What Is an SEO Content Calendar?

An SEO content calendar is a systematic plan that maps keyword and topic priorities to a publishing schedule — ensuring content creation is driven by search demand and business goals, not inspiration. It transforms keyword research into an actionable production pipeline with assigned owners, deadlines, and optimization targets.

Why Systematic Publishing Beats Ad Hoc Creation

Sites that publish consistently within a defined topic area build topical authority faster than sites that publish sporadically across many subjects. A content calendar enforces the consistency and focus required for topical authority to compound. It also prevents keyword cannibalization, ensures content gaps are filled systematically, and creates clear accountability for production.

The Three Layers of an SEO Content Calendar

  • Strategic layer — Quarterly topic map: which clusters to build, in what priority order
  • Tactical layer — Monthly planning: specific titles, target keywords, content type, and assigned writer
  • Operational layer — Weekly execution: writing, editing, SEO optimization, and publishing
  • Build your topic map first — Complete keyword research and map all clusters before scheduling anything
  • Prioritize clusters by impact — High-impact, low-competition clusters go first
  • Set a realistic publishing cadence — A consistent 1x/week beats an ambitious 5x/week that collapses
  • Assign keyword cluster, intent, and content type to each slot — Not just a title; include primary keyword, intent category, format, and target word count
  • Assign owners and deadlines — Every piece needs a writer, editor, SEO reviewer, and publish date
  • Build in content update slots — Reserve 20% of capacity for updating existing content
  • Review and optimize monthly — Track which pieces are ranking, earning backlinks, and driving traffic
  • Planning without a keyword map — A calendar without keyword research produces content based on what seems interesting, not what people search for
  • Overcommitting to publishing volume — An unsustainable calendar is worse than a modest one
  • No content update process — Calendars that only plan new content and never update old content leave performance on the table
  • Ignoring performance data — A calendar that does not track rankings and traffic is flying blind
  • Publishing without internal linking — Every new piece needs internal links from existing content
  • Notion — Flexible content calendar database with custom properties for keywords and performance metrics
  • Airtable — Structured content calendar with multiple views and automation
  • Ahrefs — Keyword research foundation and ongoing ranking tracking
  • MarketMuse — AI-powered content planning with topical authority gap analysis

How far in advance should I plan my content calendar?

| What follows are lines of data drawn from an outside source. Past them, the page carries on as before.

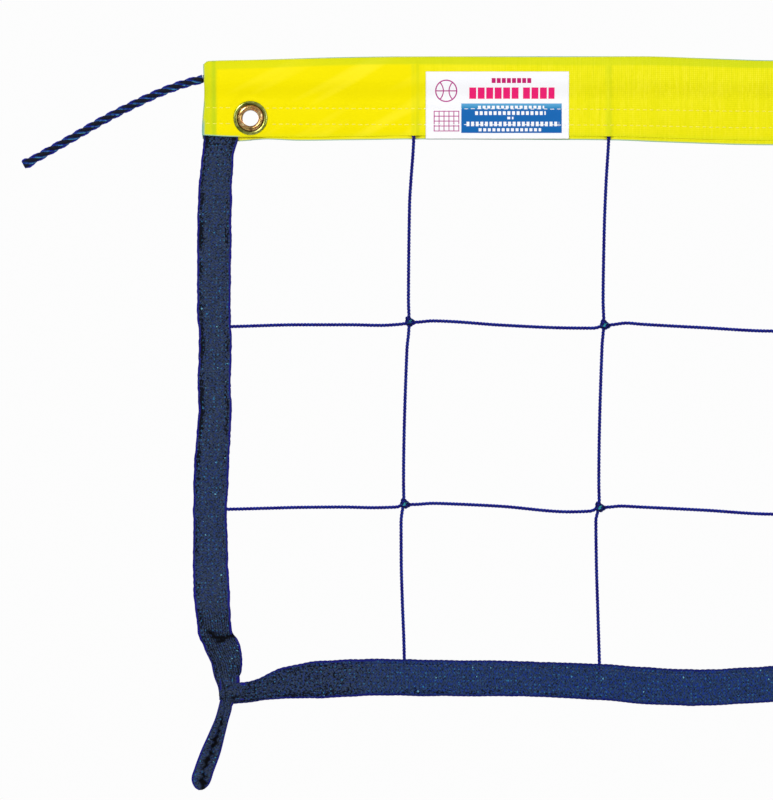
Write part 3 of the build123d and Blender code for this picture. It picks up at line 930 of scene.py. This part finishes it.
# Centre of each knot: rows from the top, columns from the left, in millimetres.
KNOTS = [
    [(-190.8, -157.6), (-64.1, -159.6), (63.2, -158.6), (190.4, -160.2)],
    [(-194.0, -275.9), (-67.3, -278.2), (62.0, -277.4), (191.8, -279.0)],
]
# Uprights as (x, z), from between the flaps to inside the bottom tape.
UPRIGHTS = [
    [
        (-188.2, -33.5), (-188.6, -44), (-190.2, -66), (-191.1, -82), (-191.8, -144), (-191.4, -157.6),
        (-191.6, -163.5), (-192.8, -176), (-195, -262), (-194.8, -275.9), (-195.8, -280.5), (-196.6, -288),
        (-196.5, -313), (-195.8, -339), (-194.8, -365), (-194.4, -382), (-194.2, -393),
    ],
    [
        (-61.4, -33.5), (-61.9, -44), (-63.4, -68), (-64.6, -100), (-65.3, -144), (-64.8, -159.6),
        (-65.2, -164.5), (-66, -174), (-68.1, -262), (-67.8, -278.2), (-69, -282), (-70, -287),
        (-69.7, -313), (-68.6, -350), (-67.7, -380), (-67.4, -396),
    ],
    [
        (64.6, -33.5), (64.2, -46), (63.4, -92), (62.3, -145), (62.6, -158.6), (62.2, -164), (61.2, -174),
        (60.9, -262), (61.3, -277.4), (60.2, -282), (59.6, -289), (60.6, -318), (61.8, -352), (62.4, -380),
        (62.6, -396),
    ],
    [
        (191.6, -33.5), (191.4, -46), (190.9, -92), (189.4, -145), (189.9, -160.2), (189.2, -166),
        (188.8, -176), (190.8, -262), (191.2, -279), (190.4, -284), (189.8, -291), (190.2, -318),
        (191.6, -352), (192.4, -380), (192.6, -393),
    ],
]
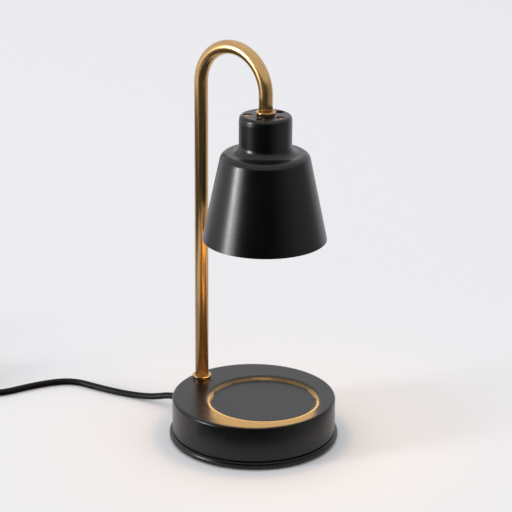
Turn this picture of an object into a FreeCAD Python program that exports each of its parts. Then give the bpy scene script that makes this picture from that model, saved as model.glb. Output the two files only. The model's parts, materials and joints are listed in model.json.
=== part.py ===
import FreeCAD, Part
import math
import os

from FreeCAD import Vector

# Candle warmer lamp. Millimetres, +Z up, origin under the middle of the base, on the surface it stands on.
# The arm lies in the XZ plane: the tube's foot is at -X, the shade and the candle dish share an axis at +X.

# ---------------------------------------------------------------- driving dimensions
# Base
flange_proud = 2.3
cover_rim_h = 4.8
cover_rim_round = 2.3
cover_t = 2.5
cap_d = 120.4
base_h = 32.5
cap_wall = 1.2
cap_edge_round = 2.0
groove_h = 1.2
groove_depth = 0.8
spigot_h = 5.0
spigot_wall = 1.5
fit_gap = 0.1

# Candle dish in the cap's top
dish_edge_gap = 4.7
dish_slope_w = 3.5
dish_depth = 2.8
dish_lip_round = 4.0
dish_foot_round = 2.5
dish_land = 3.0

# Feet
foot_d = 12.0
foot_h = 2.0
foot_proud = 1.0
foot_inset = 8.2
feet_count = 4

# Ballast
ballast_gap = 7.4
ballast_h = 13.0
bay_w = 30.0
bay_past_terminal = 12.0

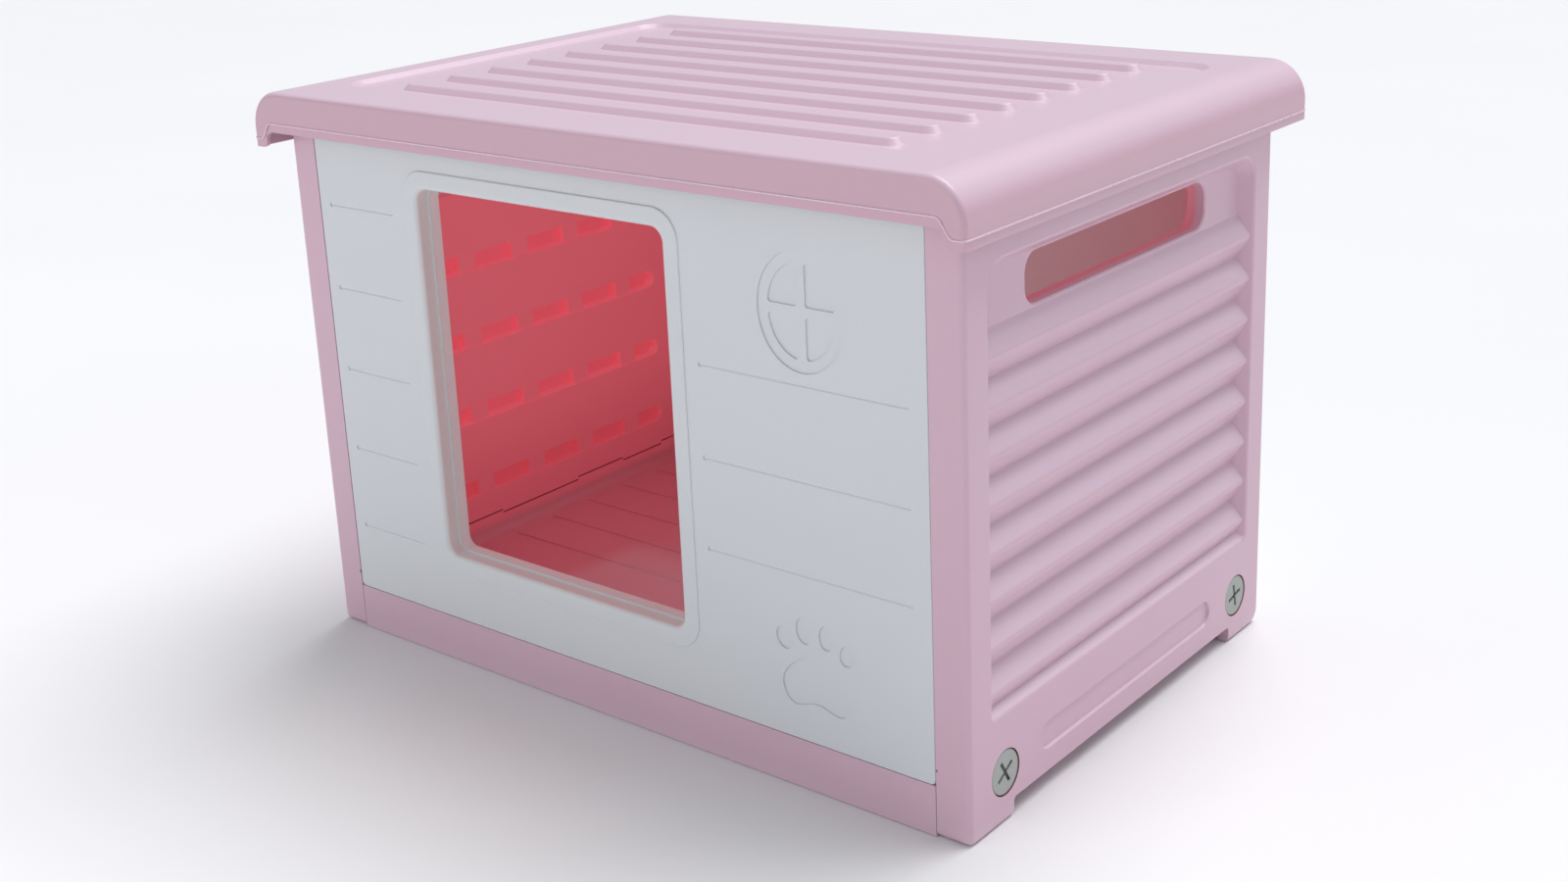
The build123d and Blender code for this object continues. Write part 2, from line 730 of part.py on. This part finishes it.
# ---- build ---------------------------------------------------------------
right_side = make_side_panel()
save(make_tray(), "base_tray")
save(right_side, "side_panel_right")
save(mirror(right_side, about=Plane.YZ), "side_panel_left")
save(make_front_panel(), "front_panel")
save(make_back_panel(), "back_panel")
save(make_lid(), "roof_lid")
for side, side_name in ((-1, "left"), (1, "right")):
    for end, end_name in ((-1, "front"), (1, "back")):
        save(make_bolt(side, end), f"bolt_{end_name}_{side_name}")
        save(make_nut(side, end), f"nut_{end_name}_{side_name}")
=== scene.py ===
import math

import bmesh
import bpy
from mathutils import Matrix, Vector


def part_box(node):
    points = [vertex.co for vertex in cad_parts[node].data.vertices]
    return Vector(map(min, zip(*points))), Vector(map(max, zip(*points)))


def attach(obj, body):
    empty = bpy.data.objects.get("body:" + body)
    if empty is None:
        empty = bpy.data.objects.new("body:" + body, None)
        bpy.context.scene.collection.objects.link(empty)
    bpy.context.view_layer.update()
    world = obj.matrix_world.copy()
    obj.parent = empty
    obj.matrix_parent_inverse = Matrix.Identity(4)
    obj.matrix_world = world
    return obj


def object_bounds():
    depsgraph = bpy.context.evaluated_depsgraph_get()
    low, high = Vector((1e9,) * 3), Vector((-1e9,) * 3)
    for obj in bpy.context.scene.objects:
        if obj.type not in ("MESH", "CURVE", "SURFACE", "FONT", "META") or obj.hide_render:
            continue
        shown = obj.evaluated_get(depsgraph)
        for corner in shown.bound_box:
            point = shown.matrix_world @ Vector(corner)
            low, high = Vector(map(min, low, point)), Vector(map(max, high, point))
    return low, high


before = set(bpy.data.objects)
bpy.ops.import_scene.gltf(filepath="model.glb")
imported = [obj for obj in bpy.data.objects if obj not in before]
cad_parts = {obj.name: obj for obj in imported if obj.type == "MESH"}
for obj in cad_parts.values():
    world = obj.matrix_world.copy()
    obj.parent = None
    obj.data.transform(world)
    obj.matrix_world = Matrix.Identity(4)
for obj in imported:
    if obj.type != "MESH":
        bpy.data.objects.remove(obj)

cad_low, cad_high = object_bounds()


# ---- studio ---------------------------------------------------------------
# A pale floor under a big overhead silk, with two weaker softboxes beside the
# camera that lift the front and the right wall. The camera stands a little
# above the lid and looks at the front right corner.

camera_place = (0.71096, -0.85993, 0.52381)
camera_right = Vector((0.78257, 0.62133, -0.03909))
camera_up = Vector((-0.14885, 0.24772, 0.95733))
camera_back = camera_right.cross(camera_up)
camera_data = bpy.data.cameras.new("camera")
camera_data.lens = 44.97
camera_data.sensor_width = 36.0
camera_data.shift_x = -0.00657
camera_data.shift_y = -0.0743
camera_data.clip_start = 0.02
camera_data.clip_end = 60.0
camera = bpy.data.objects.new("camera", camera_data)
bpy.context.scene.collection.objects.link(camera)
turned = Matrix((camera_right, camera_up, camera_back)).transposed().to_4x4()
camera.matrix_world = Matrix.Translation(camera_place) @ turned
bpy.context.scene.camera = camera


def softbox(name, place, aim, width, height, power, colour):
    """Soft rectangular lamp at a place, turned towards a point."""
    lamp = bpy.data.lights.new(name, "AREA")
    lamp.shape = "RECTANGLE"
    lamp.size = width
    lamp.size_y = height
    lamp.energy = power
    lamp.color = colour
    holder = bpy.data.objects.new(name, lamp)
    holder.location = place
    holder.rotation_mode = "QUATERNION"
    holder.rotation_quaternion = (Vector(aim) - Vector(place)).to_track_quat("-Z", "Y")
    bpy.context.scene.collection.objects.link(holder)


house_middle = (cad_low + cad_high) / 2
softbox("softbox_front", (-0.9, -2.6, 0.8), house_middle, 1.8, 1.4, 12.0, (1.0, 0.985, 0.98))
softbox("softbox_right", (2.6, 0.1, 1.9), house_middle, 1.2, 1.0, 4.5, (0.84, 0.92, 1.0))

silk_light = bpy.data.lights.new("overhead_silk", "SUN")
silk_light.energy = 2.3
silk_light.angle = math.radians(42.0)
silk_light.color = (0.98, 0.98, 1.0)
silk = bpy.data.objects.new("overhead_silk", silk_light)
silk.rotation_mode = "QUATERNION"
silk.rotation_quaternion = Vector((-0.12, -0.42, -1.0)).to_track_quat("-Z", "Y")
bpy.context.scene.collection.objects.link(silk)

world = bpy.data.worlds.new("studio_air")
world.use_nodes = True
world.node_tree.nodes["Background"].inputs["Color"].default_value = (0.93, 0.95, 1.0, 1.0)
world.node_tree.nodes["Background"].inputs["Strength"].default_value = 0.44
bpy.context.scene.world = world
bpy.context.scene.view_settings.view_transform = "Standard"


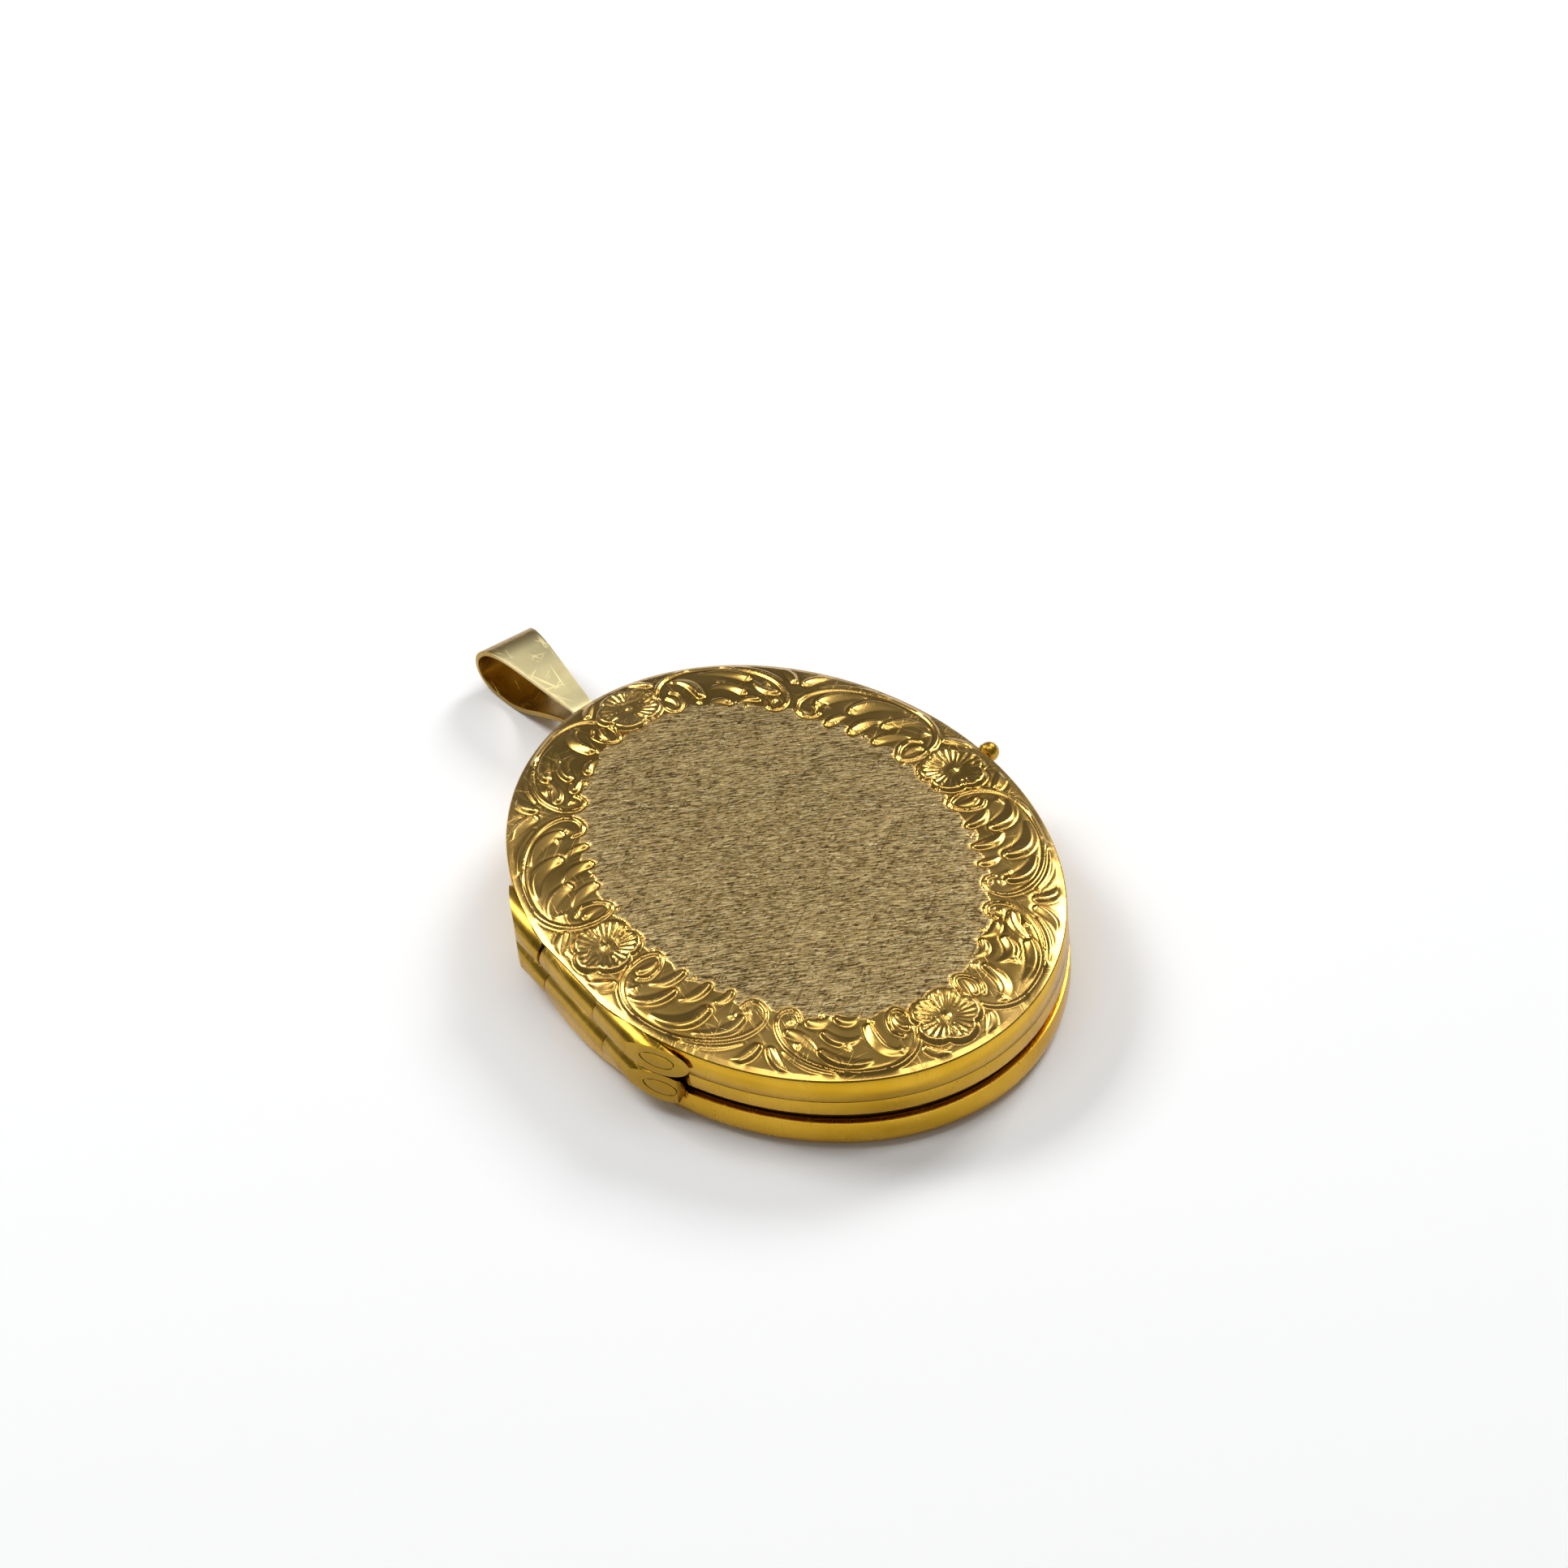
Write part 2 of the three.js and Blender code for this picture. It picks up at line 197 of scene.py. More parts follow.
def turn_oval(name, profile, points=256, closed=True):
    """Walks a ring of points through the profile's (half-length, height) steps."""
    clear_selection()
    radius, height = profile[0]
    bpy.ops.mesh.primitive_circle_add(vertices=points, radius=MM, location=(0, 0, height * MM))
    piece = bpy.context.object
    piece.name = name
    bpy.ops.object.transform_apply(location=True)
    bpy.ops.object.mode_set(mode="EDIT")
    bpy.ops.mesh.select_mode(type="VERT")
    bpy.ops.mesh.select_all(action="SELECT")
    bpy.ops.transform.resize(value=(half_width_at(radius), radius, 1), center_override=(0, 0, 0))
    if not closed:
        bpy.ops.mesh.edge_face_add()
    walk = profile[1:] + profile[:1] if closed else profile[1:]
    for next_radius, next_height in walk:
        bpy.ops.mesh.extrude_edges_move(
            TRANSFORM_OT_translate={"value": (0, 0, (next_height - height) * MM)}
        )
        widen = half_width_at(next_radius) / half_width_at(radius)
        bpy.ops.transform.resize(
            value=(widen, next_radius / radius, 1), center_override=(0, 0, next_height * MM)
        )
        radius, height = next_radius, next_height
    if not closed:
        bpy.ops.mesh.edge_face_add()
    bpy.ops.mesh.select_all(action="SELECT")
    bpy.ops.mesh.remove_doubles(threshold=2e-6)
    bpy.ops.mesh.normals_make_consistent(inside=False)
    bpy.ops.object.mode_set(mode="OBJECT")
    return piece


def cut_away(piece, *tools, keep=False):
    """Files the tools' shapes off the piece, or with keep leaves only what they hold."""
    for tool in tools:
        clear_selection()
        bpy.context.view_layer.objects.active = piece
        bpy.ops.object.modifier_add(type="BOOLEAN")
        modifier = piece.modifiers[-1]
        modifier.operation = "INTERSECT" if keep else "DIFFERENCE"
        modifier.solver = "MANIFOLD"
        modifier.object = tool
        bpy.ops.object.modifier_apply(modifier=modifier.name)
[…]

Plan topics 3 months out; specific titles and assignments 4-6 weeks out; weekly tasks 1-2 weeks out. Too far ahead disconnects the calendar from current trends; too close loses strategic cohesion.

How many pieces should I publish per week?

Whatever you can sustain with quality. A single well-researched article per week consistently outperforms three thin articles. For most teams, 1-3 high-quality pieces per week is realistic.

Should I update old content or create new content?

Both, but most sites underinvest in updating existing content. Updating a page already ranking in positions 4-10 is often faster and cheaper than ranking a new page from scratch. A healthy split is typically 70% new, 30% updates.

How Buffer Built a Predictable Organic Traffic Engine with Their Content Calendar

Buffer's social media blog became one of the highest-traffic marketing blogs on the internet through disciplined calendar-driven publishing. Every article was tied to a keyword cluster, every cluster was mapped to a topic authority area (social media strategy, analytics, or platform guides), and publishing was consistent — multiple times per week for years. Their editorial calendar included a mandatory SEO review step before any article was assigned: keyword target, competitor analysis, and intent classification required before a writer was briefed. The result was a content library that compounded topical authority year over year, eventually ranking for thousands of commercial intent keywords in the social media marketing space.